Novios de antes. "Cuando empecé a trabajar ya era novio de Manolita, que luego sería mi mujer, la única de mi vida. Pasé años fuera, la especialidad en Madrid y, como los teléfonos tenían siempre demora de horas, nos escribíamos todos los días; ella contaba de Lavadores y yo de la Universidad. Por ahí guardamos las cartas de tantos días. Tenga en cuenta que era un tiempo en que para dar un beso había que llevar los papeles bajo el brazo. Si te veían poner un brazo en el hombro de una mujer, te podían llamar la atención en la misma calle. No estaba bien visto que una pareja buscar rincones para su intimidad, por si pecaban. A ver cómo entienden esto mis nietos".

Madrid 1958-60. "Me fui a Madrid a especializarme con Augusto Granados, al Hospital General de Beneficencia del Estado. No sólo me enseñó medicina sino a ser un buen médico: Su máxima era que el ejercicio de la medicina no sólo es cuestión de ciencia sino de amor. En aquel hospital aprendíamos mucho porque llegaban enfermos de aquella España miserable con todas las enfermedades y nos sobraban cadáveres para hacer autopsias. Esos dos años que pasé allí fueron solo de trabajo, no tenía otra vida salvo pasear hasta el Museo del Prado y extasiarme ante El Descendimiento de la Cruz, de Van der Weyden, y El jardín de las delicias, del Bosco".
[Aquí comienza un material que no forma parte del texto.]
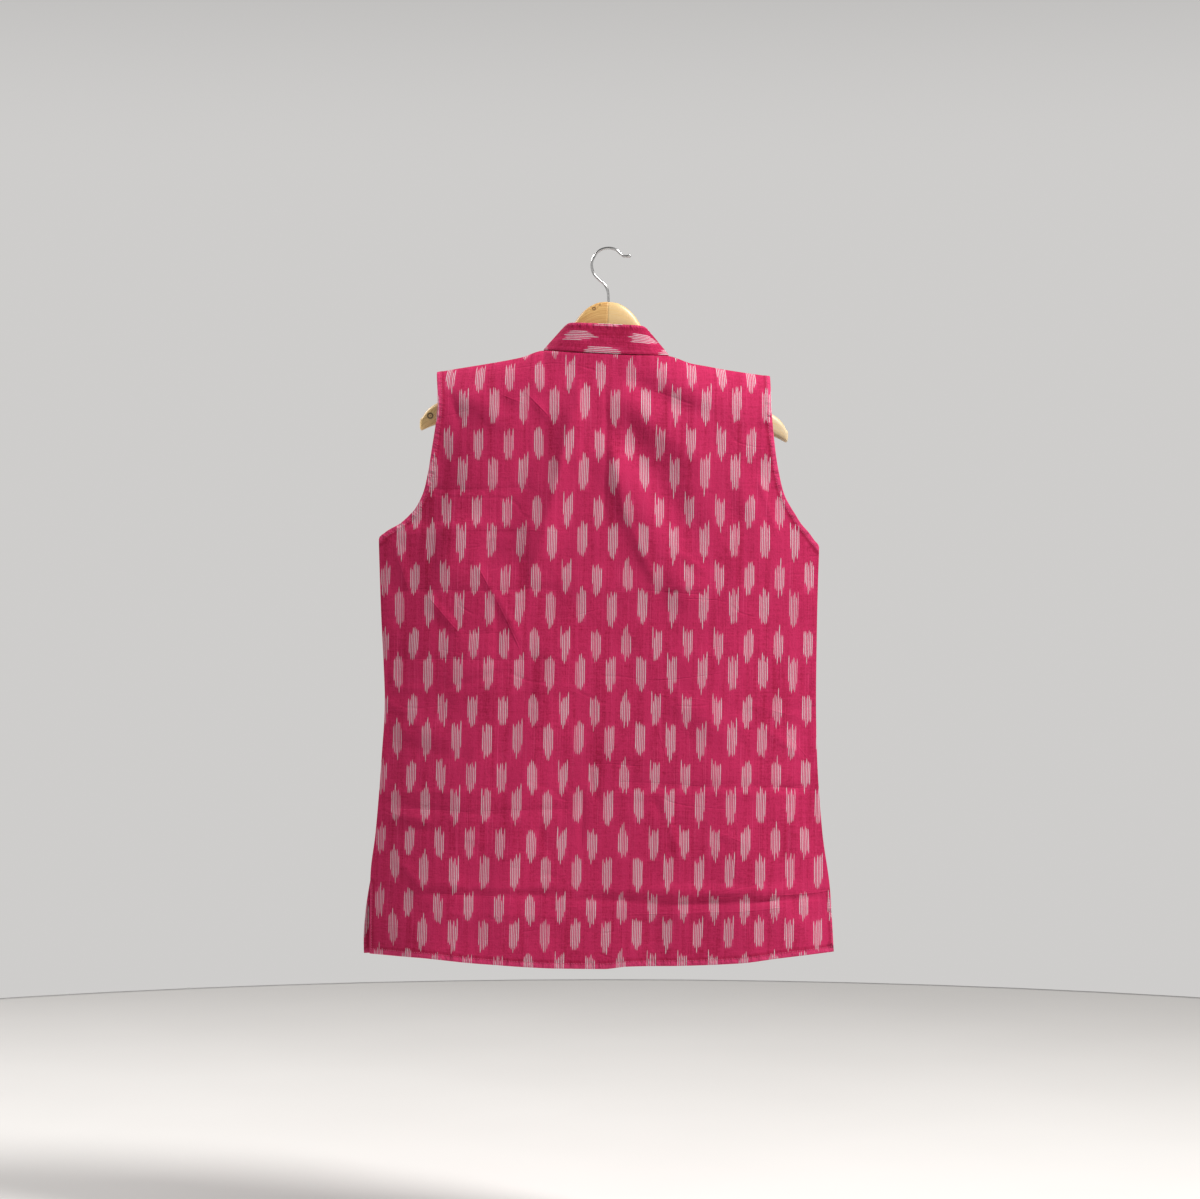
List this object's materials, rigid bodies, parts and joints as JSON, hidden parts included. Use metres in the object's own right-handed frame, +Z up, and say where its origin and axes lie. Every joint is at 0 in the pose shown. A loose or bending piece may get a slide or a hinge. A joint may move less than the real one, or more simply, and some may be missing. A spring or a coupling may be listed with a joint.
{
  "type": "nehru jacket on a wooden hanger",
  "caption": "Sleeveless stand-collar jacket of thin ikat cotton, buttoned up the front, hanging by its shoulders and collar on a contoured wooden hanger with a wire hook.",
  "frame": {"origin": "inner top of the hook's crown, where the hanger rests on its rail", "axes": "+Z up, the jacket's front faces -Y and its back +Y, +X is the wearer's left"},
  "size_m": [0.5682, 0.1106, 0.866],
  "materials": {
    "back_cotton": "plain-woven pink handloom cotton with off-white ikat dashes",
    "front_left_cotton": "plain-woven pink handloom cotton with off-white ikat dashes",
    "front_right_cotton": "plain-woven pink handloom cotton with off-white ikat dashes",
    "collar_cotton": "the same cotton cut across, stiffened and topstitched",
    "buttons": "satin plastic in the cloth's own colour",
    "hanger_wood_left": "clear-varnished honey wood",
    "hanger_wood_right": "clear-varnished honey wood, a little paler",
    "hook_steel": "bright drawn steel wire"
  },
  "bodies": {
    "root": {"back": "back_cotton", "front_left": "front_left_cotton", "front_right": "front_right_cotton", "collar": "collar_cotton", "button_1": "buttons", "button_2": "buttons", "button_3": "buttons", "button_4": "buttons", "button_5": "buttons", "hanger_half_left": "hanger_wood_left", "hanger_half_right": "hanger_wood_right", "hanger_hook": "hook_steel"}
  },
  "joints": []
}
Vuelta a Lavadores. "Cuando abrí mi consulta en el 91 de Ramón Nieto, en el barrio había muchísima gente con poco o nada que no se daba de alta en la Seguridad Social y cuando se ponían enfermos no tenían dinero para médico ni para medicinas porque los pobres malvivían con lo justo. La miseria era enorme. A mí me tocó toda esta gente, payos o gitanos, en un amplio radio que incluía mucho rural y montes de los alrededores. Las visitas a los enfermos en lugares perdidos entre la vegetación eran el pan de cada día. Una vez llegué a una casa desgañitado, con la corbata en el bolsillo y el pobre "doente", aún sin aliento, me dice: "¡Ay don Enrique, qué mal está la medicina que non ten vostede para corbata..." Fueron años de mucho trabajo porque desde la mañana a la noche había colas en mi consulta y eso tenía que compaginarlo con la visita diaria a los enfermos. ¡Cuántas noches sin pegar ojo! Recuerdo que cuando desfallecía de cansancio le confesaba a mi mujer que no tenía fuerzas pero, si llamaba alguien, ella me decía: "Si te llaman es porque no está tranquilo". E incluso me acompañaba ella a veces a los domicilios, en medio de la noche.

Morir en vida. "Aquella medicina era más personal, es cierto, pero a la gente se la comían las enfermedades. Y en tu memoria siempre quedan hechos luctuosos que te han hecho llorar, como aquella adolescente de 16 años abrazada a mí que me decía: ´Don Enrique, usted me ha curado desde que nací, por favor, no me deje morir...´ Yo también supe de mi propio duelo porque se corrió la voz por error en todo Lavadores de que había muerto y mucha gente venía llorando a dar el pésame a mi mujer o llamaba: ¿Falo coa casa do difunto don Enrique? decían. Yo a alguno le contesté que sí, y que estaba hablando con él de cuerpo presente.